See, I told you you wouldn't want my opinion. 

Sara


----------



## tioga13 (Apr 4, 2008)

Have you looked at this? http://www.essentialwholesale.com/product_p/081.htm
I have sold gallons of it since last fall (in 4 oz bottles, of course). Everyone loves it.
I slightly warm about 4-5 cups at a time and mix in a tablespoon or so of a top selling fo to scent it. (I think that the fragrance is a big reason why everyone loves it so much!) It takes very little time to scent and package, and I can sell it at a very profitable markup. I buy 5 gallon buckets and repackage it with our own labels. (I don't tell anyone I made it, but I don't tell them I didn't either!) Works for me~ 
It is a very nice, natural, and effective body _and _ facial creme.

The ingredients are 82% organic. Goat milk is the 2nd ingredient, after aloe.
(I believe the company also has a goat milk lotion base.)

_Aloe barbadensis (Organic Aloe) Juice, Lactose (Goat Milk), Cocos nucifera (Organic Coconut) Oil, Emulsifying Wax NF, Palm Stearic Acid, Kosher Vegetable Glycerin, Vitis vinifera (Grapeseed) Oil, Simmondsia chinensis (Jojoba) Oil, Persea americana (Avocado) Oil, Hamamelis virginiana (Witch Hazel), Tocopherol (Vitamin E), Phenoxyethanol, Xanthan Gum (Polysaccharide Gum), Salix ***** (Organic Black Willowbark) Extract, Ascorbyl Palmitate (Vitamin C Ester), Mannan, Azadirachta indica (Neem) Oil, Rosmarinus officinalis (Rosemary) Oleoresin, Tetrasodium EDTA, Citric Acid_

I had a lot of requests for gm lotion, but didn't want to spend money on the ingredients (I buy enough making for making soap and body/massage oils as it is), and I was concerned about the waste and loss with the likelihood of failed batches. 
I don't want to give away all my trade secrets :rofl but if you want to pm me with any more questions, feel free!


----------



## Guest (May 22, 2008)

The above post is exactly why I am against using a base.

I would never want to mislead my customers who have come to expect quality products AND products that are handcrafted - not bases. I did not create my business to make a quick profit. I am proud that I make everything in my line - no bases here... EVER!

I did very little experimenting only a little tweaking here and there when I first started. The vast majority of my lotion oils are also in the soap and scrubs that I make. Lotion is so easy and fun, in fact I have NEVER had a failed batch!

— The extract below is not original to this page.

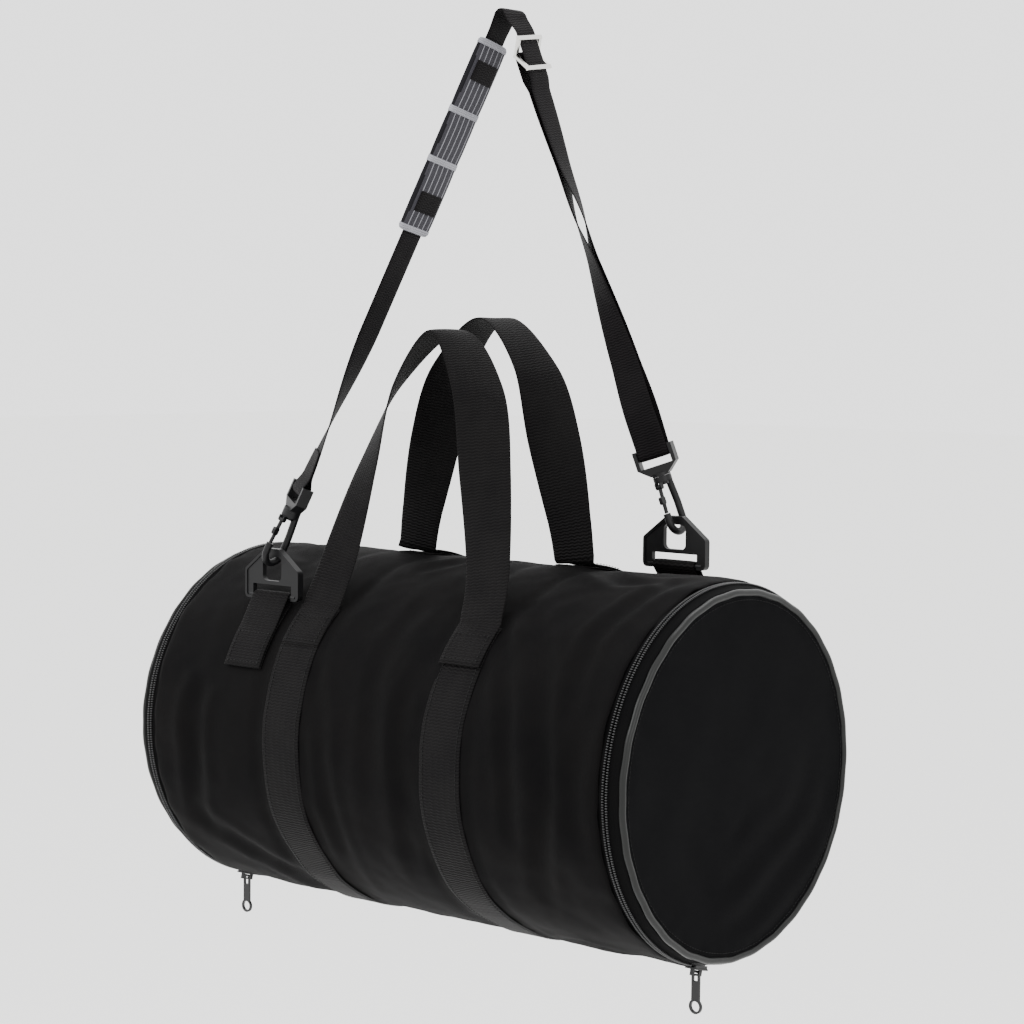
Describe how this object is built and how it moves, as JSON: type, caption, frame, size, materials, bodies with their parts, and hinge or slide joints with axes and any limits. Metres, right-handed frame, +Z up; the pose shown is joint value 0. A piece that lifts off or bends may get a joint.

Try making lotion Autumn. It's so much fun and you will have a superior product in the end. 

Sara


----------



## Ravens Haven (Oct 26, 2007)

Yes, I want your opinion that is why I asked and thank you for voicing it. This is a new base I was looking at using not the one I use at the moment sorry for the misunderstanding and I am not good at interupting all those INCI names but I did find my answers after I asked my question. I have the stuff to make lotion, I guess I am afraid they won't like it as well. I have several recipes thanks to the wonderful ladies on this forum and I guess I need to get off my rump and do something.

Thanks for all the info and thanks Annette for the hints...

Autumn


----------



## tioga13 (Apr 4, 2008)

Just to clarify any misunderstanding...I do not try to pass off the cream I sell as being handcrafted, and I have been completely honest in the few instances where I was questioned about it (and no one seemed to mind, really). 
After researching I felt more comfortable with trying something already made, and it works well for me and for my customers. I didn't create my business to turn a quick profit either, as making gm soap has always been a dream of mine, but I am busy and it helps to feed our 11 children and 20-some goats. Adding additional products handmade or otherwise has helped with that. (We sell our home-baked goods and relishes/jellies, home-grown produce, home-made crafts, hand-poured soy candles, and hand-made gm soaps and bath oils at a local farm market. I mix the oils myself. Only the cream is from a pre-made base, and it seemed worthwhile b/c of so many requests.)


----------



## [email protected] (Oct 26, 2007)

Cut your lotion recipe way down, and make just a cup or two cups to try out. I have liked all my lotions. (Except the beasswax, aloe and raw goat milk one that's everywhere on the internet. That's stuck in my freezer and I'm not sure what to do with it.) 

If you can whip cream and make a puddin' then you can make lotion. If you make a lotion yourself to sell to the public, then you will have to do product testing. I'm not there myself yet, so I just make small batches up for me. 

Also do a search on this forum, and read past posts to get an idea of do's and don'ts.


----------



## Guest (May 22, 2008)

Autumn, I agree with Sara, there is way too much alcohol in that base.
Annette, I find it hard to believe that the ingredient label for that lotion is accurate with goat milk as the second quantitative ingredient. It would take a lot of a powerful preservative to stabilize that much milk. I know you didn't write the label that way, they did.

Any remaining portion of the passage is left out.